Test results for R-values of straw bale walls vary considerably, from R 0.94 per inch to R 2.38 per inch. Moisture flow within the bales could cause a large part of this variation. A paper published by the California Energy Commission claims the most accurate test data obtained was for a straw wall that allowed only two weeks to reach equilibrium. The warm side of the wall was at 70ºF and the cold side was at 0ºF. The measurements made may have been accurate, but if the wall had been given the several months needed to reach equilibrium, the measured R-value may have been considerably higher. In that report the test results with the highest R-values were measured in the Southwest where the bales are relatively dry.
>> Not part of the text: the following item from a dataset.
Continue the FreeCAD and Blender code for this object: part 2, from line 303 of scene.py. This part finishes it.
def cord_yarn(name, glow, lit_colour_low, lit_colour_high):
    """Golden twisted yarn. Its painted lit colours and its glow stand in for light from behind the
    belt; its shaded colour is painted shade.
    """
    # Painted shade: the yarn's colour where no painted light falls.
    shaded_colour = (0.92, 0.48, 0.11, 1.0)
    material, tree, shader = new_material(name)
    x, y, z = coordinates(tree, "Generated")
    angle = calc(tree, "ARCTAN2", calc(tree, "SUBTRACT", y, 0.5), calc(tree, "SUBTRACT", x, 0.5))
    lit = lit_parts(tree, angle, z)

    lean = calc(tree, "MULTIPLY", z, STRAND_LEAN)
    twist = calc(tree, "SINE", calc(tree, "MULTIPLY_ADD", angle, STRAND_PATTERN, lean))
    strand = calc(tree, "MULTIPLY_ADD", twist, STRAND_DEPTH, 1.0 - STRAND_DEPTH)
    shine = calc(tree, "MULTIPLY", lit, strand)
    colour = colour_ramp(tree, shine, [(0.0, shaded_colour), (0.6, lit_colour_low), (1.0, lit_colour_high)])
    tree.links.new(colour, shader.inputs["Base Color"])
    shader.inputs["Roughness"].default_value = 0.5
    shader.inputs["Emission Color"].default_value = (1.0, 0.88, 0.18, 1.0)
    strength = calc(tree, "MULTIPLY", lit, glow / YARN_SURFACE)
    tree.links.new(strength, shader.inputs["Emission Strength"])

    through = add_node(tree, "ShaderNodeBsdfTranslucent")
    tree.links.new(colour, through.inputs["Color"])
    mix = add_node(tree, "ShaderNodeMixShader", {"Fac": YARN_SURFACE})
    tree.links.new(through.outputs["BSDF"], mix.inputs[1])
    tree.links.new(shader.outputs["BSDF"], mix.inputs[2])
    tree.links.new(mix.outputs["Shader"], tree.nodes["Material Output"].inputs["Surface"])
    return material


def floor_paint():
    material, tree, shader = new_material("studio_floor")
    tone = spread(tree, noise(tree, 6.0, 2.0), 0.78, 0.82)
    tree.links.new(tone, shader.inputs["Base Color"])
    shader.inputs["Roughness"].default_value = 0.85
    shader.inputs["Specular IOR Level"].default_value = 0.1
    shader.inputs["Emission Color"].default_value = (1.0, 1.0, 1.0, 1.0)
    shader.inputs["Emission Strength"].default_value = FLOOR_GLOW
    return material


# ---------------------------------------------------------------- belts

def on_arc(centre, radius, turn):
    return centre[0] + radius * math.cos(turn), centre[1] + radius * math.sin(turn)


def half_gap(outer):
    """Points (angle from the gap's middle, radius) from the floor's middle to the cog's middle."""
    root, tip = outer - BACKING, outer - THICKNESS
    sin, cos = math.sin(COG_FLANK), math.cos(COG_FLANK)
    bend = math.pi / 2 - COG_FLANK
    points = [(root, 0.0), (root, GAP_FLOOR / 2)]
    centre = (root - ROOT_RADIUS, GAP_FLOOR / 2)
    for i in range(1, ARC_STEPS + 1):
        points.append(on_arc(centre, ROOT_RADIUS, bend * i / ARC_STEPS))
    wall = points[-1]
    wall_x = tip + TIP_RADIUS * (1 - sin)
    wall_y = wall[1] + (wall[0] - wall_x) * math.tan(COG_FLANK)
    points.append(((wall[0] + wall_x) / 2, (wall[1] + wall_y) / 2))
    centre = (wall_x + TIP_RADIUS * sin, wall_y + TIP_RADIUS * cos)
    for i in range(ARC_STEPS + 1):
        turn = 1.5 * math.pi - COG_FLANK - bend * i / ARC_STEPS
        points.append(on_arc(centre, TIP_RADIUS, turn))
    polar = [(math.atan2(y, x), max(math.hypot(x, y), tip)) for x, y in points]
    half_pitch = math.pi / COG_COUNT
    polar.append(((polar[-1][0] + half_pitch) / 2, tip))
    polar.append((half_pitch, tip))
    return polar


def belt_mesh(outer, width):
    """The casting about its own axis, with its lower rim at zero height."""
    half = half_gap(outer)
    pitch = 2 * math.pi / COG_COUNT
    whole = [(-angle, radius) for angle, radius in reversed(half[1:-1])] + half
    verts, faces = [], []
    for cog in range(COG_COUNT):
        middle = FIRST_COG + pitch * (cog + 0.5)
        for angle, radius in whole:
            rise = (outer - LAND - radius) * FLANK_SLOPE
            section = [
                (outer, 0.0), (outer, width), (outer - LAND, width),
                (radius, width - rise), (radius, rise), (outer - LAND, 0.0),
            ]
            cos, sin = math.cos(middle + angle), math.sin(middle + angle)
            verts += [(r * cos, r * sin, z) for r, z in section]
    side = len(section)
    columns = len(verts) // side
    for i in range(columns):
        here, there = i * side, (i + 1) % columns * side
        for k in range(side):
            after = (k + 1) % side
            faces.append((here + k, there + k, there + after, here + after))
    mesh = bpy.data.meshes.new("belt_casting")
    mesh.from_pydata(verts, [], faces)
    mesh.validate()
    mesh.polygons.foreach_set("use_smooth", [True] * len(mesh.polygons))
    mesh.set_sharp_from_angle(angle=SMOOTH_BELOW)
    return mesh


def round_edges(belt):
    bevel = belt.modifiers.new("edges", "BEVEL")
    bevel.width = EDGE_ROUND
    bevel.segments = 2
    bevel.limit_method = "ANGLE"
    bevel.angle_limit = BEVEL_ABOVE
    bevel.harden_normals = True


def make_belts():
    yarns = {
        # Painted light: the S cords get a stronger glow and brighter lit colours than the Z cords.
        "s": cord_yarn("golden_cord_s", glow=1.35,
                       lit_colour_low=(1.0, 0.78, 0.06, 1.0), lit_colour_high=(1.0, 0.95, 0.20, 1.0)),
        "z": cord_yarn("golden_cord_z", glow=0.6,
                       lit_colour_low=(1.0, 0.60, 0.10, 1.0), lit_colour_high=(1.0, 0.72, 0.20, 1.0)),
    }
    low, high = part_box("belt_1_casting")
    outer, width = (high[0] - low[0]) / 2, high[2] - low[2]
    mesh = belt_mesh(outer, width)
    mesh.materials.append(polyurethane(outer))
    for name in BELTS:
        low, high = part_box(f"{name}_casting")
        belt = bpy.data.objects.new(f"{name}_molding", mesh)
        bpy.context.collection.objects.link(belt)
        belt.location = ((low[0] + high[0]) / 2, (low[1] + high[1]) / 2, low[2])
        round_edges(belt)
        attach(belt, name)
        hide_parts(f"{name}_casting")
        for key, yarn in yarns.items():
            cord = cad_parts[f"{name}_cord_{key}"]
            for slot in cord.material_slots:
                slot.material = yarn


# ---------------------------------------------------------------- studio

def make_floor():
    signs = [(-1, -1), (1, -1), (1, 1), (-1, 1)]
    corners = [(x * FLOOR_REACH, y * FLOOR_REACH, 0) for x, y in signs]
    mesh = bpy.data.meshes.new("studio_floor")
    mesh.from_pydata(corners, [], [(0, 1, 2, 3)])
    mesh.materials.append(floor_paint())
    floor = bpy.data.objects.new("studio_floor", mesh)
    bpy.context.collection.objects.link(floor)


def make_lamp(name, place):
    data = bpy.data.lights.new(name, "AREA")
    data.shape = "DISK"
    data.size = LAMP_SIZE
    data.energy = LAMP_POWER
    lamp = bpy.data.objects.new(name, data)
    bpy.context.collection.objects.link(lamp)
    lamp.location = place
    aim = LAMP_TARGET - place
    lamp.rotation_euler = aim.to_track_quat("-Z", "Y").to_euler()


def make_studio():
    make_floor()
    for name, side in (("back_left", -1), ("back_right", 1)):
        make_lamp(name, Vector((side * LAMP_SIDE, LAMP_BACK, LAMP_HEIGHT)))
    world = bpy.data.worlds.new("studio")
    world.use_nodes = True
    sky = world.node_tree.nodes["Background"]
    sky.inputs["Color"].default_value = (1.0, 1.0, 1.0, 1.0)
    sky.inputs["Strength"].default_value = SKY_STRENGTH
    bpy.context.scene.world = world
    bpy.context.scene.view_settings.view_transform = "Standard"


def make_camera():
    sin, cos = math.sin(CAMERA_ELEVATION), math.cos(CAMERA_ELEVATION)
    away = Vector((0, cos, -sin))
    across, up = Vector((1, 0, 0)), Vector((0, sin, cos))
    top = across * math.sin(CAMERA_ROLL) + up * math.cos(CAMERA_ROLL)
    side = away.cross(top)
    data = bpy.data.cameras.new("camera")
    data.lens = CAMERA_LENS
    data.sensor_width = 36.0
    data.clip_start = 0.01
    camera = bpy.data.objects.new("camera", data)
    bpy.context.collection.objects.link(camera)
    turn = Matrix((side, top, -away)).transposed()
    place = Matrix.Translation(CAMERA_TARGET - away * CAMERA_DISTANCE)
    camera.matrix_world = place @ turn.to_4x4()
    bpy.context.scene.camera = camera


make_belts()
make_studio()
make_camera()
The effect of moisture on the R-value of a straw bale wall is more significant than with typical insulating materials because the energy required to redistribute moisture within the insulation is large compared to the energy flowing through the wall each day. As a consequence of the slow redistribution of moisture it could take months to reach equilibrium conditions. Unlike other more common building materials, the R-value of a straw bale wall can probably not be simply defined by a single number. It would probably be beneficial to do additional experimental work to determine exactly how the redistribution of moisture in a straw bale wall affects the wall’s R-value.


1. ASHRAE. .2005. ASHRAE Handbook of Fundamentals, Atlanta: American Society of Heating, Refrigerating and Air-Conditioning Engineers, Inc.

2. Paxton, J. A. and N B. Hutcheon. 1952. Moisture. Migration in a Closed Guarded Hot Plate. Transactions, ASHVE. 58:301-320.

3. Commins and Stone. 1998. Tested R-value for Straw Bale Walls and Performance Modeling for Straw Bale Homes. California Energy Commission. 1998 ACEEE Summer Study on Energy Efficiency in Buildings Proceedings.